In the mornings, people are out, though no one, except UBC students, seems to be in a rush to be anywhere else. People converge on one of the two cafes, sitting in the street parklets, working at laptops, sunglasses in the sun. Here the day begins at the speed of individual purpose, with that urgency appropriate to private obligations to the self.

Walking the three or four blocks, one begins noticing then counting the vacant storefronts alternating with Greek restaurants and hair salons, and no one can be blamed for thinking that Point Grey has seen better days. Instead of being charmed by the dishtowels hanging in the Tuscan-themed decor shop, you think, "Just a matter of time..." The half-block where the demolished Safeway anchored the neighbourhood's west end for decades is now empty. Paper hearts cut out by school children are tied to the chain-link fence surrounding the lot.

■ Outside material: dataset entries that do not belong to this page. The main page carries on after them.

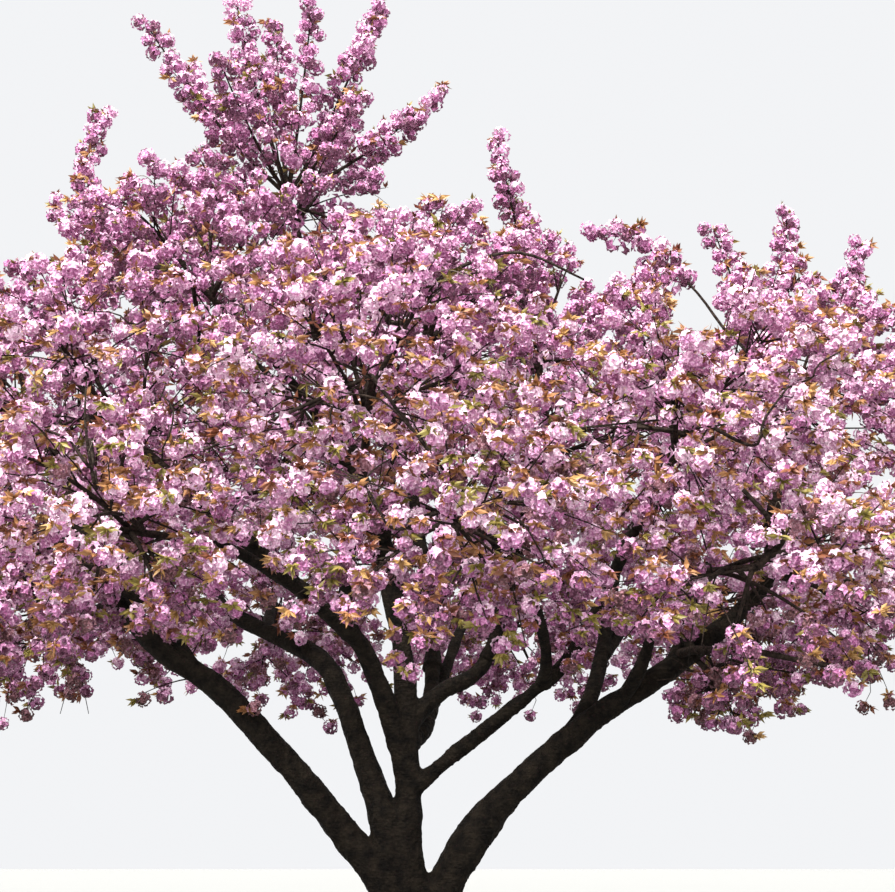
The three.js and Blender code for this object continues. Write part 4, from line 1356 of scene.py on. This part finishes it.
main_names = [row[0] for row in STEMS]
side_names = [name for name in limbs if name not in main_names]
wood = fused(*together([trunk_mesh()] + [limb_mesh(limbs[name], MAIN_COLLAR) for name in main_names]))
wood.name = "bark_main"
with_relief(wood, MAIN_KNOTS)
wood.materials.clear()
wood.materials.append(BARK)
stand_for([placed("bark_main", wood)], ["trunk"] + main_names)
side_parts = together([limb_mesh(limbs[name], SIDE_COLLAR) for name in side_names])
side_pieces = joined_mesh("bark_boughs", *side_parts, BARK)
for piece in side_pieces:
    with_relief(piece.data, SIDE_KNOTS)
stand_for(side_pieces, side_names)


# The stage


def stage_floor():
    """A plain pale floor, a hair under the foot."""
    bpy.ops.mesh.primitive_plane_add(size=FLOOR_SIZE, location=(0, 0, FLOOR_HEIGHT))
    floor = bpy.context.object
    floor.name = "floor"
    look = Look("floor")
    patches = look.add("TexNoise", "Fac", {"Scale": 1.5})
    colour = look.ramp(patches, (0, FLOOR_COLOURS[0]), (1, FLOOR_COLOURS[1]))
    floor.data.materials.append(look.surface({"Base Color": colour, "Roughness": 0.9}))


def lights():
    """A pale sky, a soft sun and two fills."""
    world = bpy.data.worlds.new("sky")
    bpy.context.scene.world = world
    world.use_nodes = True
    background = world.node_tree.nodes["Background"]
    background.inputs["Color"].default_value = SKY_COLOUR
    background.inputs["Strength"].default_value = SKY_STRENGTH
    for name, strength, spread, lean, turn in LIGHTS:
        lamp = bpy.data.lights.new(name, "SUN")
        lamp.energy = strength
        lamp.angle = math.radians(spread)
        lamp.color = LIGHT_COLOUR
        placed(name, lamp).rotation_euler = (math.radians(lean), 0, math.radians(turn))


def camera():
    """The photograph's camera."""
    data = bpy.data.cameras.new("camera")
    data.sensor_width = SENSOR
    data.lens = FOCAL_PX / PHOTO_WIDTH * SENSOR
    data.clip_end = VIEW_DISTANCE
    eye = placed("camera", data)
    eye.location = CAMERA_PLACE
    pitch = math.atan((HORIZON_PX - PHOTO_HEIGHT / 2) / FOCAL_PX)
    eye.rotation_euler = (math.pi / 2 + pitch, 0, 0)
    bpy.context.scene.camera = eye
    bpy.context.scene.view_settings.view_transform = "Standard"


stage_floor()
lights()
camera()
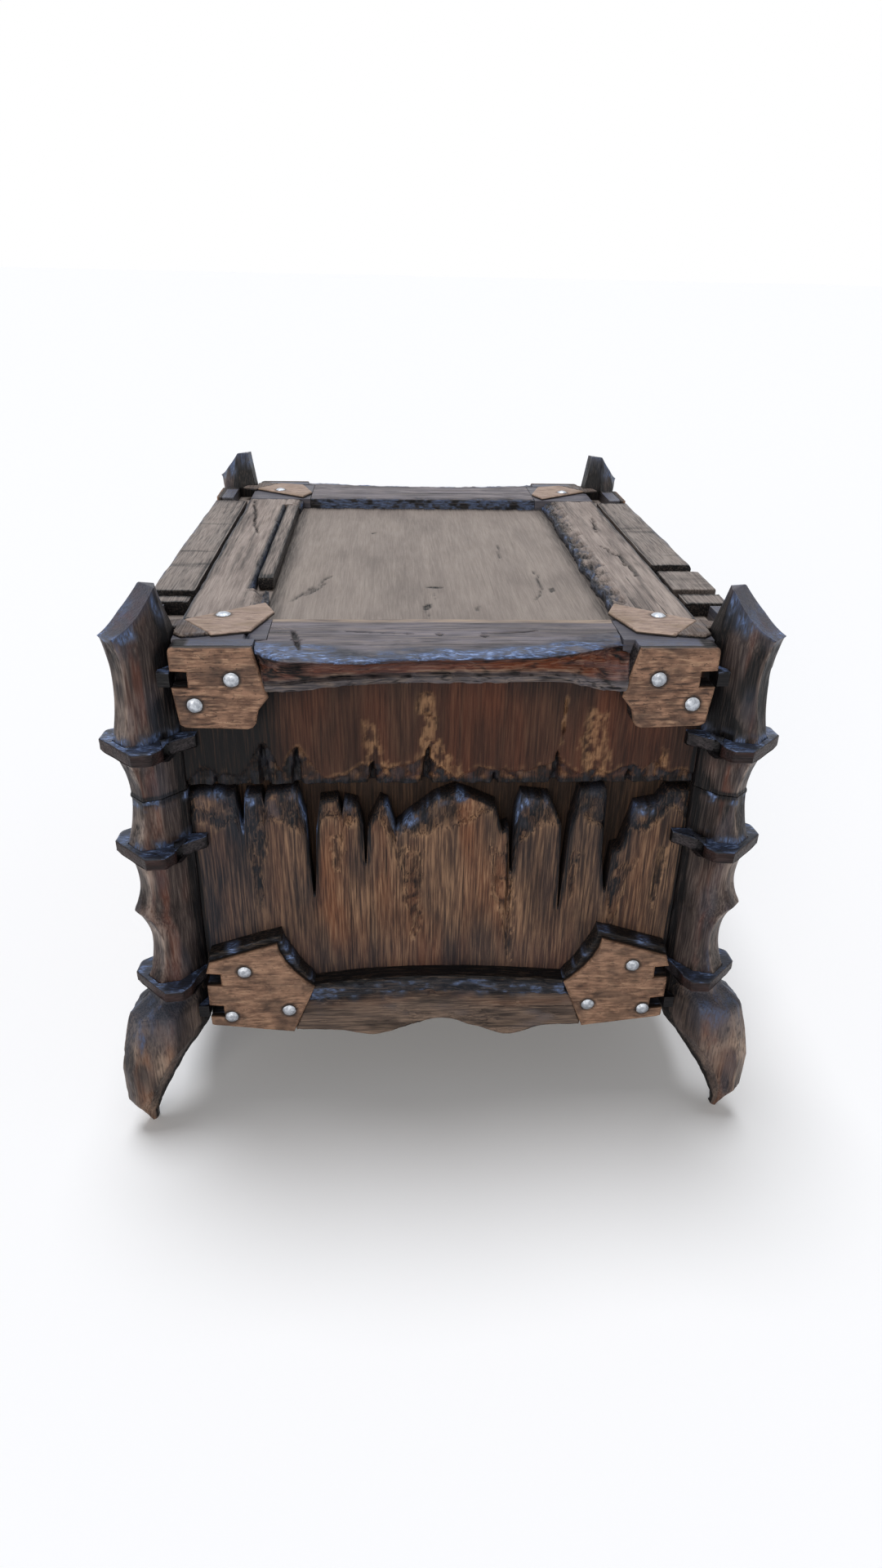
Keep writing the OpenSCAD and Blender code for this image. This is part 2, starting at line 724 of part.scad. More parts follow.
module lid_rivets() {
    color("#b4b6ba") {
        on_front() rivets(core_x, top_rivets, top_bracket_z);
        on_rear() rivets(core_x, top_rivets, top_bracket_z);
        on_left() rivets(core_y, top_rivets, top_bracket_z);
        on_right() rivets(core_y, top_rivets, top_bracket_z);
        on_corners()
            translate([plate_rivet.x, plate_rivet.y, lid_top_z + plate_t])
                mirror([0, 0, 1])
                    rivet();
    }
}

// ---- Locks --------------------------------------------------------------------------------------

module slider_lath() {
    color("#6f6156")
        box([lath_x - lath_w, lath_x], [lath_front, lath_rear], [frame_z + slide_gap, lid_top_z]);
}

module lath_pins() {
    color("#8f9296")
        for (y = pin_y)
            translate([pin_x, y, board_z - slide_gap])
                cylinder(d = pin_d, h = board_t + 2 * slide_gap);
}

// Bolt bar on the drive pins, its tongue and the keeper plate on the left liner
bolt_top = board_z - slide_gap;
bolt_end = 8;
tongue_z = board_z - tongue_drop;
tongue_y = pin_y[0] - bolt_end;
tongue_l = 12;
tongue_gap = 2;
keeper_x = -core_x + liner_t;
keeper_t = 4;
keeper_l = 28;
keeper_foot = 22;
keeper_head = 7;
keeper_rear = tongue_y - tongue_l - tongue_gap;
keeper_screw_y = [keeper_rear - keeper_l + 6, keeper_rear - 6];
keeper_screw_z = parting_z - keeper_foot + 7;

module lath_bolt() {
    leg = [keeper_x + slide_gap, keeper_x + slide_gap + keeper_t];
    arm = [tongue_y, tongue_y + 2 * bolt_end];
    bar = [pin_x - bolt_w / 2, pin_x + bolt_w / 2];
    color("#7c7f84") {
        box(bar, [pin_y[0] - bolt_end, pin_y[1] + bolt_end], [bolt_top - bolt_h, bolt_top]);
        box([leg[0], bar[0] + eps], arm, [bolt_top - bolt_h, bolt_top]);
        box(leg, arm, [tongue_z, bolt_top - bolt_h + eps]);
        box(leg, [tongue_y - tongue_l, tongue_y + eps], [tongue_z, tongue_z + tongue_h]);
    }
}

module bolt_keeper() {
    color("#6d7074")
        difference() {
            box(
                [keeper_x, keeper_x + keeper_t], [keeper_rear - keeper_l, keeper_rear],
                [parting_z - keeper_foot, tongue_z + tongue_h + keeper_head]
            );
            box(
                [keeper_x - 1, keeper_x + keeper_t + 1],
                [keeper_rear - lath_travel - tongue_gap, keeper_rear + 1],
                [tongue_z - slide_gap, tongue_z + tongue_h + slide_gap]
            );
            keeper_holes();
        }
}

module keeper_holes() {
    for (y = keeper_screw_y)
        translate([keeper_x - 1, y, keeper_screw_z])
            rotate([0, 90, 0])
                cylinder(d = shank_d + hole_gap, h = keeper_t + 2);
}

module keeper_screws() {
    color("#8f9296")
        for (y = keeper_screw_y)
            translate([keeper_x, y, keeper_screw_z])
                rotate([0, 90, 0]) {
                    cylinder(d = shank_d, h = keeper_t + eps);
                    translate([0, 0, keeper_t])
                        cylinder(d1 = shank_d * 2, d2 = shank_d * 1.5, h = 1.4);
                }
}

module side_slider() {
    color("#74665b")
        box(
            [frame_x + slide_gap, half_w + side_rail_out],
            slider_y, [frame_z + slide_gap, lid_top_z - 0.6]
        );
}

module side_slider_key() {
    color("#8f9296")
        translate([key_x, key_y, 0]) {
            translate([0, 0, key_head_z])
                cylinder(d = key_d, h = frame_z + slide_gap - key_head_z);
            translate([0, 0, key_head_z])
                cylinder(d = key_head_d, h = key_head_h);
        }
}

base_floor();
base_panel_front();
base_panel_rear();
base_panel_left();
base_panel_right();
liner_front();
liner_rear();
liner_left();
liner_right();
bottom_rail_front();
bottom_rail_rear();
bottom_rail_left();
bottom_rail_right();
bottom_brackets_front();
bottom_brackets_rear();
bottom_brackets_left();
bottom_brackets_right();
post_front_left();
post_front_right();
post_rear_left();
post_rear_right();
foot_front_left();
foot_front_right();
foot_rear_left();
foot_rear_right();
mid_collars();
low_collars();
base_rivets();
base_pegs();
bolt_keeper();
keeper_screws();
lid_board();
lid_panel_front();
lid_panel_rear();
lid_panel_left();
lid_panel_right();
lid_frame_left();
lid_frame_right();
top_beam_front();
top_beam_rear();
top_rail_left();
top_rail_right();
top_brackets_front();
top_brackets_rear();
top_brackets_left();
top_brackets_right();
corner_plates();
corner_leaves();
horn_front_left();
horn_front_right();
horn_rear_left();
horn_rear_right();
lid_collars();
lid_rivets();
lid_pegs();
slider_lath();
lath_pins();
lath_bolt();
side_slider();
side_slider_key();
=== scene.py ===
"""A carved and scorched wooden puzzle box on claw feet, dressed around its frame.

Lengths are in millimetres until finish_piece() turns them to metres. Side pieces are drawn on the plane
of their side as (along, out, up) and corner pieces from the inner corner of their post as (a, b, up).
Each piece is a Shape: a closed grid of points, laid in place, pushed in where it is brushed, hacked or
worn, and marked with charring that also paints shade, rubbed edges, rust-coloured wood and a painted cold
sheen for its material. In each piece q holds the points as drawn, from which the noise of its grain and wear
is worked out.
"""
import math

import bmesh
import bpy
import numpy as np
from mathutils import Matrix, Vector


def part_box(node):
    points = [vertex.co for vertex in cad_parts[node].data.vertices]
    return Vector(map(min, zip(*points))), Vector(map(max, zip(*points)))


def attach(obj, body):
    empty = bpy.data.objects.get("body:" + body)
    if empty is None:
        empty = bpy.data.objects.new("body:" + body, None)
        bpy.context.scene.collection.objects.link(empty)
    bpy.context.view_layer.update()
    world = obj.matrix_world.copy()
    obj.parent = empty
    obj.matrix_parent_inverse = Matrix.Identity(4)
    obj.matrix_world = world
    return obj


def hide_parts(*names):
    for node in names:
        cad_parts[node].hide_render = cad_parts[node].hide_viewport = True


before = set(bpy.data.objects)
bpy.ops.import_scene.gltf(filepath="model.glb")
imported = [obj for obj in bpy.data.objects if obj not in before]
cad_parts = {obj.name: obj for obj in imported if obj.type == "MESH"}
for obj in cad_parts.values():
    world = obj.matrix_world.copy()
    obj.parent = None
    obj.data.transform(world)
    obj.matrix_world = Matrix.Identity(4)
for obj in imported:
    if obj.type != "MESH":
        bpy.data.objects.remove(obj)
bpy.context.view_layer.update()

MM = 0.001
SIDES = ("front", "rear", "left", "right")
CORNERS = {"front_left": (-1, -1), "front_right": (1, -1), "rear_left": (-1, 1), "rear_right": (1, 1)}


# ---- Sizes, from the frame ---------------------------------------------------------------------------

def span(node):
    """Lowest and highest corner of a frame node, in mm."""
    low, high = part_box(node)
    return np.array(low) / MM, np.array(high) / MM


def levels(node):
    """Heights of the foot and the top of a frame node, in mm."""
    low, high = span(node)
    return low[2], high[2]


# Case: half sizes over its panels (HALF_) and between its posts (CORE_), and the panels' thickness
FRONT_LOW, FRONT_HIGH = span("base_panel_front")
CORE_X = FRONT_HIGH[0]
HALF_D = -FRONT_LOW[1]
HALF_W = -span("base_panel_left")[0][0]
PANEL_T = HALF_W - CORE_X
CORE_Y = HALF_D - PANEL_T
HALF = {"front": CORE_X, "rear": CORE_X, "left": CORE_Y, "right": CORE_Y}

# Foot and top of the base panels and of the lid panels
CASE_Z, PARTING_Z = levels("base_panel_front")
LID_Z, BOARD_Z = levels("lid_panel_front")

# Boards beside the sunken field, which stand from its face to the top of the lid
FIELD_LOW, FIELD_HIGH = span("lid_frame_right")
FIELD_X, FRAME_X = FIELD_LOW[0], FIELD_HIGH[0]
FRAME_Z, LID_TOP_Z = levels("lid_frame_right")

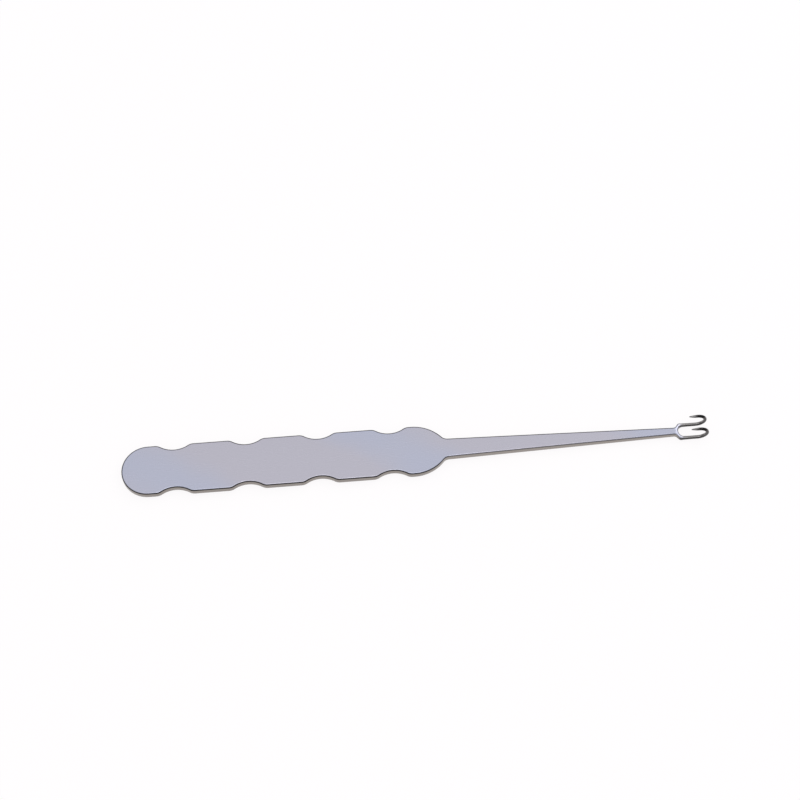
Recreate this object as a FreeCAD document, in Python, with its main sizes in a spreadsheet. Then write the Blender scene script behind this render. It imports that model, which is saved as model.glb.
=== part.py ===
"""Two-pronged skin hook: a flat scalloped handle, a tapering shank and a fork of two sharp hooks.

The instrument is one piece of stainless steel. It lies on its underside, hooks up. The frame stands at the
middle of its length, on the underside: +X points to the hooks, +Y to the left hook, +Z up. Lengths are in
millimetres and angles in degrees.
"""
import FreeCAD, Part
import math
import os

import Sketcher

NODE = "hook_retractor"

DRIVING_SIZES = [
    ("overall_length", 160.0, "from the butt of the handle to the outside of the hooks"),
    ("handle_width", 14.4, "across the flats between the finger scallops"),
    ("handle_thickness", 2.2, "plate of the handle"),
    ("scallop_count", 4, "finger scallops on each edge"),
    ("first_scallop", 14.4, "from the butt to the middle of the first scallop"),
    ("scallop_pitch", 19.6, "from one scallop to the next, about one finger"),
    ("scallop_radius", 7.0, "curve of a scallop"),
    ("scallop_depth", 1.5, "how far a scallop reaches into the edge"),
    ("scallop_corner", 3.0, "rounding of the corners of a scallop"),
    ("end_land", 5.9, "from the middle of the last scallop to where the handle starts to close"),
    ("closing_radius", 10.8, "arcs that close the handle to the shank"),
    ("shank_root_width", 5.6, "shank where it leaves the handle"),
    ("shank_root_round", 2.2, "hollow between the handle and the shank"),
    ("neck_width", 2.05, "shank where it meets the fork"),
    ("neck_thickness", 1.85, "shank where it meets the fork"),
    ("edge_break", 0.25, "chamfer that breaks every edge of the plate"),
    ("fork_length", 7.9, "from the bottom of the slot to the outside of the hooks"),
    ("prong_spacing", 3.9, "from the axis of one prong to the other"),
    ("prong_diameter", 0.95, "round section of the yoke and the prongs"),
    ("prong_height", 0.92, "axis of the prongs above the underside"),
    ("shoulder_angle", 53.0, "slope of the squared shoulders of the yoke"),
    ("shoulder_corner", 0.5, "bend of a shoulder's axis into the prong"),
    ("shoulder_diameter", 0.86, "round section of a shoulder, a little inside the prong's"),
    ("hook_radius", 2.37, "half turn that brings a prong back over itself"),
    ("point_root_diameter", 0.8, "prong at the end of the half turn, where its point starts"),
    ("point_length", 2.3, "ground part of a prong, from the half turn to the tip"),
    ("tip_diameter", 0.2, "left at the very tip"),
]

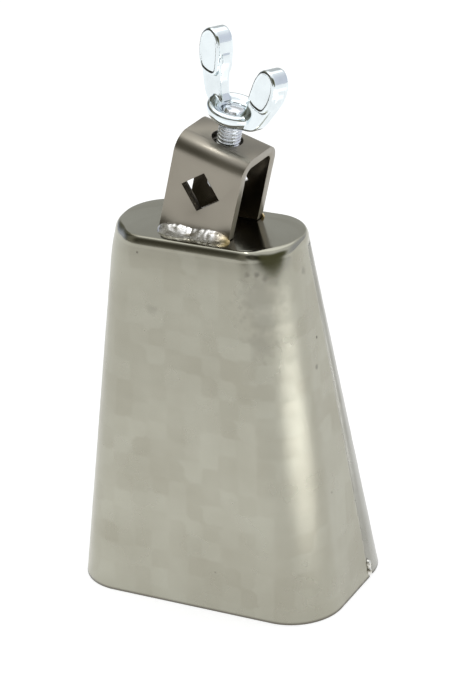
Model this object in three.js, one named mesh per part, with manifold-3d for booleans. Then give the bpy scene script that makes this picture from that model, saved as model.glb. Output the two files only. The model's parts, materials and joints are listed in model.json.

But then, seeing a doorway papered over with brown butcher sheets gridded with bright blue tape, you stop and wonder if the construction worker is also a graphic designer. Is this an optimistic sign for the 4500 block of 10th Avenue?

Perhaps the cycle of grand openings and decay cannot be prevented. Balancing on the edge is in Point Grey's nature: you can walk west along 10th Avenue through the university campus to wild deep ravines where Vancouver slides into Georgia Strait.